TranslucenceAtWork.mov

Built-in Noise

Noise

Controls the jitteriness within the particle cloud. If it is set to zero, the cloud will look very smooth and uniform throughout. As the amount of noise increases, the cloud will appear noisier, like static on a television screen. Noise is set to 0.75, by default.

Noise Freq

Determines the size of the noise artifacts when Noise is turned on. Higher values of Noise Frequency produce smaller, finer artifacts, and lower values produce larger, coarser artifacts. If Noise Frequency is set to zero, that is the same as turning Noise off.

Noise Aspect

Controls the distribution of the noise (when Noise is turned on). It is zero by default, meaning that the noise is equally distributed in X and Y. Positive values make the noise run perpendicular to the particle’s path. Negative values make the noise run more parallel to the path.

Noise Anim Rate

Specifies a scaling factor that controls the rate of built-in noise changes during an animation.

Solid Core Size

Determines the size of the core, which is the area where the particle is opaque.

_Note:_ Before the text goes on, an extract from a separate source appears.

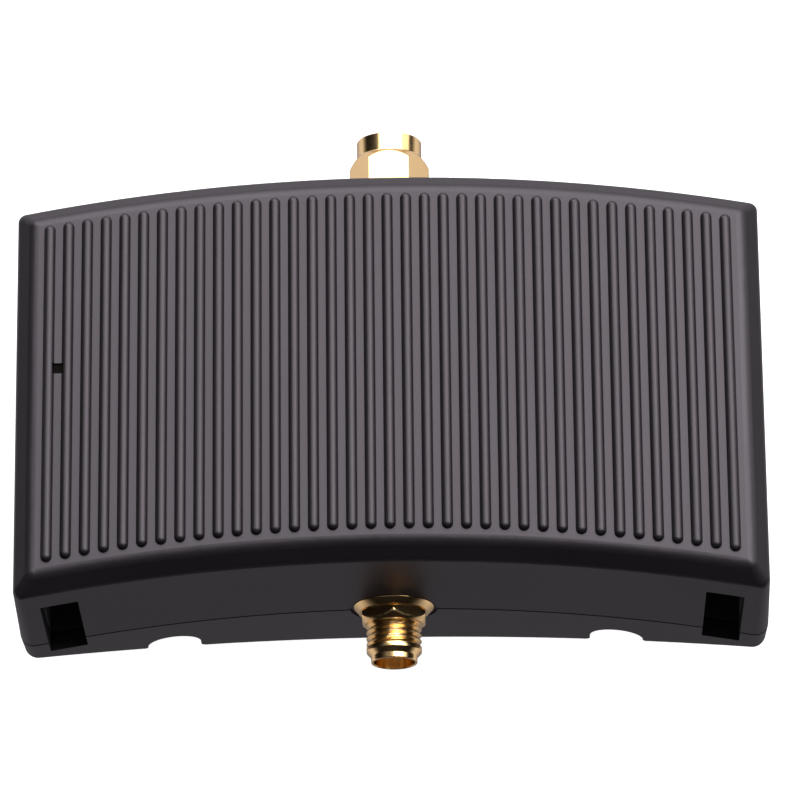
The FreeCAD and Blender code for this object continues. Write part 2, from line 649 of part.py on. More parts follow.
def make_coupling_nut():
    """Hexagon nut with a round collar at its mouth; it turns freely on the plug's neck."""
    start = BACK_SEAT + COUPLING_START
    mouth = BACK_SEAT + PLUG_LENGTH
    collar = mouth - COLLAR_LENGTH
    cone = collar - COLLAR_CONE
    corner = COUPLING_FLATS / math.sqrt(3)
    envelope = join([bar(start, start + HEX_CHAMFER, corner - HEX_CHAMFER, corner + 0.02),
                     bar(start + HEX_CHAMFER, cone, corner + 0.02),
                     bar(cone, collar, corner + 0.02, COLLAR_R)])
    nut = hexagon_bar(start, collar, COUPLING_FLATS, 0).common(envelope)
    nut = join([nut, bar(collar - 0.1, mouth, COLLAR_R)])
    relief = start + COUPLING_END_WALL
    thread = BACK_SEAT + COUPLING_RELIEF_END
    return nut.cut([bar(start - 1, relief, PLUG_NECK_R + COUPLING_RUN_GAP),
                    bar(relief, thread, COUPLING_RELIEF_R),
                    bar(thread, mouth, COUPLING_BORE_R),
                    bar(mouth - COUPLING_LEAD_IN, mouth, COUPLING_BORE_R,
                        COUPLING_BORE_R + COUPLING_LEAD_IN)])


def inlet_end():
    """Y of the inlet's inner end."""
    return DEPTH / 2 + bow(INLET_X) - WALL - INLET_DEPTH


def make_inlet_housing():
    axis_z = BOARD_TOP + INLET_AXIS_UP
    end = inlet_end()
    block = box(INLET_X, end + INLET_DEPTH, BOARD_TOP, INLET_WIDTH, 2 * INLET_DEPTH, INLET_HEIGHT)
    bore_start = end + INLET_DEPTH - INLET_BORE_DEPTH
    bore = bar(bore_start, end + 2 * INLET_DEPTH, INLET_BORE_R, x=INLET_X, z=axis_z)
    pin_hole = bar(end - 1, end + INLET_DEPTH, INLET_PIN_R, x=INLET_X, z=axis_z)
    leaf = box(INLET_X, end, axis_z - INLET_BORE_R - INLET_LEAF - 2 * TAIL_GAP,
               INLET_LEAF_WIDTH + 2 * TAIL_GAP, 2 * (leaf_length() + TAIL_GAP),
               INLET_LEAF + 2 * TAIL_GAP)
    return block.common(room_inside(BOARD_LOW)).cut([bore, pin_hole, leaf])


def make_inlet_pin():
    axis_z = BOARD_TOP + INLET_AXIS_UP
    end = inlet_end()
    tip = end + INLET_DEPTH - INLET_PIN_SUNK
    return join([bar(end, tip - INLET_PIN_R, INLET_PIN_R, x=INLET_X, z=axis_z),
                 Part.makeSphere(INLET_PIN_R, V(INLET_X, tip - INLET_PIN_R, axis_z))])


def leaf_length():
    return INLET_DEPTH - INLET_BORE_DEPTH / 2


def make_inlet_spring():
    """Leaf that presses on the plug's sleeve."""
    low = BOARD_TOP + INLET_AXIS_UP - INLET_BORE_R - INLET_LEAF - TAIL_GAP
    return box(INLET_X, inlet_end() + leaf_length() / 2, low, INLET_LEAF_WIDTH, leaf_length(),
               INLET_LEAF)


def can_frame(x):
    outer = box(x, CAN_Y, BOARD_TOP, CAN_LENGTH, CAN_DEPTH, CAN_HEIGHT)
    inner = box(x, CAN_Y, BOARD_TOP - 1, CAN_LENGTH - 2 * CAN_SHEET, CAN_DEPTH - 2 * CAN_SHEET,
                CAN_HEIGHT + 2)
    divider = box(x, CAN_Y, BOARD_TOP + 0.6, CAN_SHEET, CAN_DEPTH, CAN_HEIGHT - 0.6)
    return join([outer.cut(inner), divider])


def can_lid(x):
    grow = 2 * (CAN_SHEET + CAN_GAP)
    skirt = BOARD_TOP + CAN_HEIGHT - 1.6
    outer = box(x, CAN_Y, skirt, CAN_LENGTH + grow, CAN_DEPTH + grow, LID_TOP - skirt)
    inner = box(x, CAN_Y, skirt - 1, CAN_LENGTH + 2 * CAN_GAP, CAN_DEPTH + 2 * CAN_GAP,
                BOARD_TOP + CAN_HEIGHT - skirt + 1)
    return outer.cut(inner)


def chip(x, y, length, depth, height):
    return box(x, y, BOARD_TOP, length, depth, height)


def make_chip_passives():
    """Rows of small resistors and capacitors beside the shields."""
    small = []
    for row in range(8):
        y = -12.0 + 3.0 * row
        small += [chip(side * 28.3, y + 1.4, 1.0, 0.5, 0.45) for side in (-1, 1)]
    for row in range(5):
        small += [chip(side * (7.0 + 2.2 * row), 7.2, 0.6, 1.2, 0.5) for side in (-1, 1)]
    return group(small)


def make_reservoir_capacitor():
    base = chip(12.0, 13.0, 6.6, 6.6, 0.8)
    can = post(12.0, 13.0, BOARD_TOP + 0.8, BOARD_TOP + 6.5, 3.1)
    return join([base, can])


def make_heat_spreader():
    plate_z = CEILING_Z - SPREADER_THICK
    plate = box(0, 0, plate_z, SPREADER_X, SPREADER_Y, SPREADER_THICK)
    foot = LID_TOP + PAD_THICK
    pedestal = box(-CAN_X, CAN_Y, foot, PEDESTAL_X, PEDESTAL_Y, plate_z - foot)
    holes = [post(x, y, 0, TOP_Z, SPREADER_BOSS_R + HOLE_GAP) for x, y in spreader_screw_places()]
    return join([plate, pedestal]).cut(holes)


def screw(x, y, seat, head_way, radius, length, head_r, head_h):
    """Screw whose head sits on z = seat; head_way is +1 with the head above, -1 below."""
    low = seat - length if head_way > 0 else seat
    shank = post(x, y, low, low + length, radius)
    head_low = seat if head_way > 0 else seat - head_h
    head = post(x, y, head_low, head_low + head_h, head_r)
    recess_low = head_low + head_h / 2 if head_way > 0 else head_low
    arm = head_r * 0.9
    cross = [box(x, y, recess_low, arm, arm / 4, head_h / 2),
             box(x, y, recess_low, arm / 4, arm, head_h / 2)]
    return join([shank, head]).cut(cross)


def make_case_screws():
    seat = SEAM_Z - WELL_CEILING
    return group([screw(x, y, seat, -1, CASE_SCREW_R, SEAM_Z + CASE_SCREW_REACH - seat,
                        CASE_HEAD_R, CASE_HEAD_H)
                  for x, y in four_places(CASE_SCREW_X, CASE_SCREW_Y)])


def make_board_screws():
    return group([screw(x, y, BOARD_TOP, 1, BOARD_SCREW_R, BOARD_SCREW_LEN - 0.3,
                        BOARD_HEAD_R, BOARD_HEAD_H) for x, y in board_screw_places()])


def make_spreader_screws():
    seat = CEILING_Z - SPREADER_THICK - SPREADER_BOSS_H
    return group([screw(x, y, seat, -1, BOARD_SCREW_R, SPREADER_SCREW_LEN - 0.3,
                        SPREADER_BOSS_R + 0.6, BOARD_HEAD_H) for x, y in spreader_screw_places()])


def make_rubber_feet():
    return group([post(x, y, 0, FOOT_RECESS_Z, FOOT_R) for x, y in four_places(FOOT_X, FOOT_Y)])


def make_rating_label():
    """Blank label in a shallow recess of the curved underside."""
    outer = box(0, bow(0), 0, LABEL_X, LABEL_Y, SEAM_Z)
    low = LABEL_RECESS - LABEL_THICK
    return outer.common(belly(low, SMALL_CORNER_R)).cut(belly(LABEL_RECESS, SMALL_CORNER_R))


def save(name, shape):
    placed = shape.copy()
    placed.translate(V(0, SHIFT_Y, 0))
    placed.exportStep("parts/" + name + ".step")


JACK_FACE = FRONT_SEAT - JACK_LENGTH + JACK_BORE_DEPTH
JACK_INNER = FRONT_SEAT + WALL - SPOT_DEPTH + FLANGE_THICK
PLUG_INNER = BACK_SEAT - WALL + SPOT_DEPTH - FLANGE_THICK

PARTS = {
    "top_shell": make_top_shell(),
    "base_shell": make_base_shell(),
    "bracket_socket_left": make_bracket_liner(-1),
    "bracket_socket_right": make_bracket_liner(1),
    "light_pipe": make_light_pipe(),
    "status_led": make_status_led(),
    "main_board": make_main_board(),
    "front_jack_body": make_jack_body(),
    "front_jack_insulator": make_insulator(JACK_FACE, JACK_INNER, CONTACT_R),
    "front_jack_contact": make_jack_contact(),
    "front_jack_washer": make_washer(FRONT_SEAT, -1),
    "front_jack_nut": make_panel_nut(FRONT_SEAT, -1),
    "rear_plug_body": make_plug_body(),
    "rear_plug_insulator": make_insulator(PLUG_INNER, BACK_SEAT + PLUG_SHELL_END, CONTACT_R),
    "rear_plug_pin": make_plug_pin(),
    "rear_plug_washer": make_washer(BACK_SEAT, 1),
    "rear_plug_nut": make_panel_nut(BACK_SEAT, 1),
    "retaining_ring": make_retaining_ring(),
    "plug_face_gasket": make_face_gasket(),
    "coupling_nut": make_coupling_nut(),
    "power_inlet_housing": make_inlet_housing(),
    "power_inlet_pin": make_inlet_pin(),
    "power_inlet_spring": make_inlet_spring(),
    "uplink_shield_frame": can_frame(-CAN_X),
    "uplink_shield_lid": can_lid(-CAN_X),
    "downlink_shield_frame": can_frame(CAN_X),
    "downlink_shield_lid": can_lid(CAN_X),
    "antenna_duplexer": chip(0, JACK_INNER + TAIL_ROOM + DUPLEXER / 2, DUPLEXER, DUPLEXER, 2.4),
    "modem_duplexer": chip(0, 10.5, DUPLEXER, DUPLEXER, 2.4),
    "uplink_power_amplifier": chip(-20.0, -5.0, 5.0, 5.0, 0.9),
    "uplink_driver_amplifier": chip(-11.0, -5.0, 3.0, 3.0, 0.9),
    "downlink_low_noise_amplifier": chip(12.0, -5.0, 3.0, 3.0, 0.9),
    "downlink_output_amplifier": chip(20.5, -5.0, 4.0, 4.0, 0.9),
    "gain_control_chip": chip(23.0, 12.0, 7.0, 7.0, 1.0),
    "voltage_regulator": chip(-9.0, 17.5, 6.2, 3.6, 1.6),
    "power_inductor": chip(-11.0, 11.5, 6.0, 6.0, 3.0),
    "reservoir_capacitor": make_reservoir_capacitor(),
    "chip_passives": make_chip_passives(),
    "thermal_pad": box(-CAN_X, CAN_Y, LID_TOP, PEDESTAL_X, PEDESTAL_Y, PAD_THICK),
    "heat_spreader": make_heat_spreader(),
    "spreader_screws": make_spreader_screws(),
    "case_screws": make_case_screws(),
    "board_screws": make_board_screws(),
    "rubber_feet": make_rubber_feet(),
    "rating_label": make_rating_label(),
}

os.makedirs("parts", exist_ok=True)
for part_name, part_shape in PARTS.items():
    save(part_name, part_shape)
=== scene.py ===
"""Looks of the in-line cellular signal booster: finishes for every part, detailed connectors,
a pale floor, soft light from above and behind, and the camera.

Drawing sizes are millimetres.  A connector's own frame has +Y pointing out of the case and
Y = 0 on the flat seat that its washer bears on.
"""

import json
import math

import bmesh
import bpy
from mathutils import Matrix, Vector


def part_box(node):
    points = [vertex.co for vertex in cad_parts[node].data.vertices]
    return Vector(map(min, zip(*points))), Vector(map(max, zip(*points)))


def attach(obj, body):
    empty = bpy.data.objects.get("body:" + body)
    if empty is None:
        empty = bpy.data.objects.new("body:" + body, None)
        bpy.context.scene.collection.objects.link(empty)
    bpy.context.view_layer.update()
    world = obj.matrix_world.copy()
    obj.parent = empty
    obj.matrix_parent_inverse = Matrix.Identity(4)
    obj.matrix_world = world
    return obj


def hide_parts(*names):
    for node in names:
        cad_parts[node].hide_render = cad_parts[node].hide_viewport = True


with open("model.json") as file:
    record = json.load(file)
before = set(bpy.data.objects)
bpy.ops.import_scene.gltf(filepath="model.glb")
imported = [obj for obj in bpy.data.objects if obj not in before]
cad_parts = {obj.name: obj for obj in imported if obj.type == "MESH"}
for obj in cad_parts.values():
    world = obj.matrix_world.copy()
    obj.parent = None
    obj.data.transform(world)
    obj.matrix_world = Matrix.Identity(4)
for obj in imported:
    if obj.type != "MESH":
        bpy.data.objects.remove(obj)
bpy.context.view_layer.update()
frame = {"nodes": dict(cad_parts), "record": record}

MM = 0.001
TURN = 2 * math.pi

# --- connectors, 1/4-36 thread -----------------------------------------------------------
COLUMNS = 96              # steps round a turned piece; divides by 4 and by 6
SOFT_EDGE = 0.05          # rounding of turned edges
CHAMFER = 0.05
THREAD_R = 3.175
CREST_R = THREAD_R - 0.06
THREAD_PITCH = 25.4 / 36
THREAD_DEPTH = 0.40
THREAD_FADE = 0.30        # how far a thread takes to reach its depth
# One turn of thread: share of the pitch, share of the depth.
THREAD_FORM = ((0.0, 0.0), (0.055, 0.0), (0.085, 0.05), (0.37, 0.95), (0.40, 1.0), (0.60, 1.0),
               (0.63, 0.95), (0.915, 0.05), (0.945, 0.0))

# --- jack's body -------------------------------------------------------------------------
SHANK_R = 2.9             # where the nut and washer sit
THREAD_END = 4.95
CONE_START = 5.45
CONE_END = 6.0
MOUTH = 6.65
MOUTH_R = 2.60
MOUTH_BORE_R = 2.30
BORE_STEP = 4.75          # inner end of the mouth's bore
CORE_R = 2.05             # insulator's hole
WALL_IN = 1.55            # seat to the inside pad of the wall
FLANGE = 2.2
FLANGE_SIDE = 8.0
FLANGE_CORNER_R = 0.4
FLANGE_BLANK_R = 6.5      # turned radius that the square flange is cut from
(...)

Surface Shading Properties

Diffuse Coeff

Controls how much of the light in the scene is reflected from the particles. Most materials absorb some of the light falling on them, and scatter the rest.

The default value is 0.0. If you set this to 1.0, all the light falling on the material is reflected. Use a high value when you are creating dense clouds. If you set this to 0.0 (the minimum), no light is reflected and no surface shading occurs.

The surface color is modulated by the transparency. This value can be greater than 1.0, so the surface property can still appear even when the material is transparent.

Surface Color

Specifies the basic color of the particle cloud surface (as opposed to the inside of the cloud). Diffuse Coeff must be set to a value greater than 0 to enable this option.

Bump Mapping

Makes the surface appear rough or bumpy by altering surface normals (during rendering) according to the intensity of the pixels in the bump map texture. Diffuse Coeff must be set to a value greater than 0 to enable this option.

A bump map does not actually alter the surface. A silhouette of the surface will appear smooth.

Translucence Coeff

Simulates the way light diffusely penetrates through translucent objects. This means that when light shines on one side of the object, the other side is partially illuminated. You can use this to create effects such as clouds, fur, hair, marble, jade, wax, paper, leaves, etc. If you set Translucence Coeff to 0 (the default), no light shows through the object. If you set Translucence Coeff to 1, all the light shows through. Diffuse Coeff must be set to a value greater than 0 to enable this option.

Surface Shading Shadow

Determines if the surface shading is combined with the pre-illumination, which contains shadows, if enabled (see the Filter Radius attribute). Diffuse Coeff must be set to a value greater than 0 to enable this option.

Click the image below to play an animation that shows Surface Shading Shadow.

explosion.mov

This cloud shader uses Surface color and Surface Shading Shadow to create an explosion.

Pre-illumination Controls

Filter Radius

Volumetric particles use pre-illumination, which evaluates the lighting at each particle’s center by default. This can sometimes cause popping if the illumination changes too fast in an animation, and is especially noticeable if Surface Shading Shadow is on.

Filter radius lets you filter the pre-illumination results so the value at each particle’s center will be the average of all the pre-illumination results within the filter radius. Higher values increase render time but produce smoother images.